女性に全く心当たりがないとのことなので、別日を設けて調べたところ、夫の職場に出入りしている弁当納入業者の代表だと分かりました。夫はこの女性に一目惚れしてしまい、自らアプローチしたことものちにわかったのです。

歩美さんが、女性に面会を申し込むと「え? 奥さんいたの?」と驚かれたそうです。夫は女性に対して、「私は離婚したばかりで、両親とともに暮らしている」と言っていたとのこと。

「女性は40代前半ということもあり、妊娠の最後のチャンスだと夫のアプローチを受けたと語っていました。夫は彼女のことも騙していたんです」

「これが最後の恋になると思って」

歩美さんと女性は話し合い、夫を呼び出して、説教をしたそうです。夫は深く反省し「歩美以来、初めて人を好きになった。これが最後の恋になると思って、止められなかった」と泣いていたそうです。

私もこの調査をしていて、アラフィフの男性が、それまで真面目だったのに突然恋愛に暴走するケースをよく見てきました。歩美さんは「夫はそれまで、浮気などしたことがなかったんですよ。今回の浮気は、ホルモンのせい、ってことにしています」と夫を許したと語っていました。

夫は以降、真面目に帰ってくるようになりました。ただ「時間に追われない生活が、物足りなくなって、浮気をしてしまったかもしれない」とも話しており、歩美さんは夫に家事を教えて、主体的にさせるようになったそうです。

調査から3週間後、「夫は言われたことをきちんとやるようになり、それにより時間にも生活にもゆとりが出ました。今度念願の犬を飼うことにしたんです」と話していました。

今回の調査により、ワークライフバランスをとることが、人生には必要だと改めて感じました。勤務医として多忙すぎる歳月を重ねた夫は、そのバランスが崩れたことにより浮気に走ってしまった。そして、歩美さんのおっしゃる通り「最後の恋」という切迫感もあったのかもしれません。

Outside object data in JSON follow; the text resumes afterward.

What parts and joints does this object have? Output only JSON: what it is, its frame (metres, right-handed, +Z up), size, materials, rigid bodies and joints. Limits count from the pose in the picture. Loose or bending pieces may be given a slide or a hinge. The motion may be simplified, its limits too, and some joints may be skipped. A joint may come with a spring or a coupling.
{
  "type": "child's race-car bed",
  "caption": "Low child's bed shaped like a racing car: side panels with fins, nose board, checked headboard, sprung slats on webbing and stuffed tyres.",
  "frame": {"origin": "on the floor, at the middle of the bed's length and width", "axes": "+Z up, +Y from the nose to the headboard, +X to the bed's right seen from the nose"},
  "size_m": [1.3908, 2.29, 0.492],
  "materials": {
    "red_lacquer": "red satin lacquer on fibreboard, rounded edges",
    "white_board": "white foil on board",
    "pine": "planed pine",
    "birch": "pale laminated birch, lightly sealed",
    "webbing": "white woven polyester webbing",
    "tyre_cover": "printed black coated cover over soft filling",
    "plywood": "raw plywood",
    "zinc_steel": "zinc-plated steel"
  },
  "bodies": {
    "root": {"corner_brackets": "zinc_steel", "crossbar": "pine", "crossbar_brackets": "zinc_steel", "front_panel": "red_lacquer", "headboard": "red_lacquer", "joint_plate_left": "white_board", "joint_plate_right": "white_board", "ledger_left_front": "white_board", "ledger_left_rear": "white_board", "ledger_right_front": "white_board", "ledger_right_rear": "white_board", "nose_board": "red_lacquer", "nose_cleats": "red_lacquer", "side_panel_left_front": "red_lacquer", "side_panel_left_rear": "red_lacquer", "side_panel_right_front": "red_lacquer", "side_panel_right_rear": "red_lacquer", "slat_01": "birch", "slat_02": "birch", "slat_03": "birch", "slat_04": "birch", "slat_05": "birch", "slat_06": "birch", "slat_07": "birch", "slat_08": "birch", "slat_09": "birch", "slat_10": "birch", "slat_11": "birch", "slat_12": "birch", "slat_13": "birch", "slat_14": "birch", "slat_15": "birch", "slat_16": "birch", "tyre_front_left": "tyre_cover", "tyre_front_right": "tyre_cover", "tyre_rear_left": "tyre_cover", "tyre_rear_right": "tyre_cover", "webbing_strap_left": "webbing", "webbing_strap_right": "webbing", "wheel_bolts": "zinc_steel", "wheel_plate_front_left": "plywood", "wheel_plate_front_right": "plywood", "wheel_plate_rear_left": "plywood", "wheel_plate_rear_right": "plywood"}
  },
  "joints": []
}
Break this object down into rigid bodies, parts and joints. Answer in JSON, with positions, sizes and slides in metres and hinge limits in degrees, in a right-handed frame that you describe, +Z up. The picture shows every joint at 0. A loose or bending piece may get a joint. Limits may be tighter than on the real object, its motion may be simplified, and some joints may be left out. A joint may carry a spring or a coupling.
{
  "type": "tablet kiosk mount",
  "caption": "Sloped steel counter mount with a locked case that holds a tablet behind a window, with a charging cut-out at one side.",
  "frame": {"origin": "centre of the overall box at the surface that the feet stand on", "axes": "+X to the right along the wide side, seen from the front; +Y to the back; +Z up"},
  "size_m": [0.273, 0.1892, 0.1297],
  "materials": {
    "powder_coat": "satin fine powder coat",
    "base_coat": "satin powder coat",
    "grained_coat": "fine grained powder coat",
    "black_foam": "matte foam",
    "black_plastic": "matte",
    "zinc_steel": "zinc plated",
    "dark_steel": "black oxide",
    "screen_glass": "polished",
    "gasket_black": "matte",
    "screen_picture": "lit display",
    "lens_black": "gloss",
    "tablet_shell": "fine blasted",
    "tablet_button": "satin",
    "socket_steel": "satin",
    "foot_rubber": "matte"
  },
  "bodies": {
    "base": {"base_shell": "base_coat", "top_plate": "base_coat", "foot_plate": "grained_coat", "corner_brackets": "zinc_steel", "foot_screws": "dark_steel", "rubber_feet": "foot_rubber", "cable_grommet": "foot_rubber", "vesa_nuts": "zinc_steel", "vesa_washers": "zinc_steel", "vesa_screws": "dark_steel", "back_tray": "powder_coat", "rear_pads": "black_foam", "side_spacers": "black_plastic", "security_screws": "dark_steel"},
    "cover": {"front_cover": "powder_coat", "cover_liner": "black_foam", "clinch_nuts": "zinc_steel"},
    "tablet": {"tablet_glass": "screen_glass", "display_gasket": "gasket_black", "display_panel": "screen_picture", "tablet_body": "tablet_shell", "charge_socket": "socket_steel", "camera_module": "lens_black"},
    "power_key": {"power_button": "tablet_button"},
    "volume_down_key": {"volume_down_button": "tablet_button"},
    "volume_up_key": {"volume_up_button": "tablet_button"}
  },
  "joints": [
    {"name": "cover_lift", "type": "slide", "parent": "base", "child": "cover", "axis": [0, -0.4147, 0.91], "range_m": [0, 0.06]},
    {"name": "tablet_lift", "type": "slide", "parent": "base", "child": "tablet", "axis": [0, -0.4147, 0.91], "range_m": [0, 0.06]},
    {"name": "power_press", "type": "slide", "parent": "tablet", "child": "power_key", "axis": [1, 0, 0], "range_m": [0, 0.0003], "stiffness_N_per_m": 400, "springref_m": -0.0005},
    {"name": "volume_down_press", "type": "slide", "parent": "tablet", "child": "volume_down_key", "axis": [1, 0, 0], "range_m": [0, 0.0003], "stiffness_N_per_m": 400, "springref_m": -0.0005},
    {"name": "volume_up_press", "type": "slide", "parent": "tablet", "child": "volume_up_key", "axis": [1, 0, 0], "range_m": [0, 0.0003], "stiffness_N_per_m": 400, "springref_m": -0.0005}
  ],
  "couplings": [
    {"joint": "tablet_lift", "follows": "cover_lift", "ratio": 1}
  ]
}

今回は、歩美さんがすぐに気づいて夫と女性の関係を解消したから、女性の傷も浅かったという点も見逃せません。妻と離婚する気もない既婚者の夫が、軽い気持ちで行った浮気が続いたら、どんなことになっていたことでしょう。女性のことも騙していて、歩美さんも傷つき、そして笑いあっていたお嬢さんとの信頼関係も粉々になっていたことでしょう。歩美さんの機転で多くの笑顔が守られたとも言えます。

医師の中でも、最近よりお金を楽に稼げる美容医療を選ぶ人が多いといわれますが、これはそうでない専門医が「大変なわりに実入りが少ない」からといえるのかもしれません。しかし、医師という職業は命を預かるもの。思いと能力のある医師が忙殺されてしまうのではなく、きちんと収入を得られる社会にすることも、とても大切なことだと感じされられた調査でした。

調査料金は50万円(3日間・経費別)です。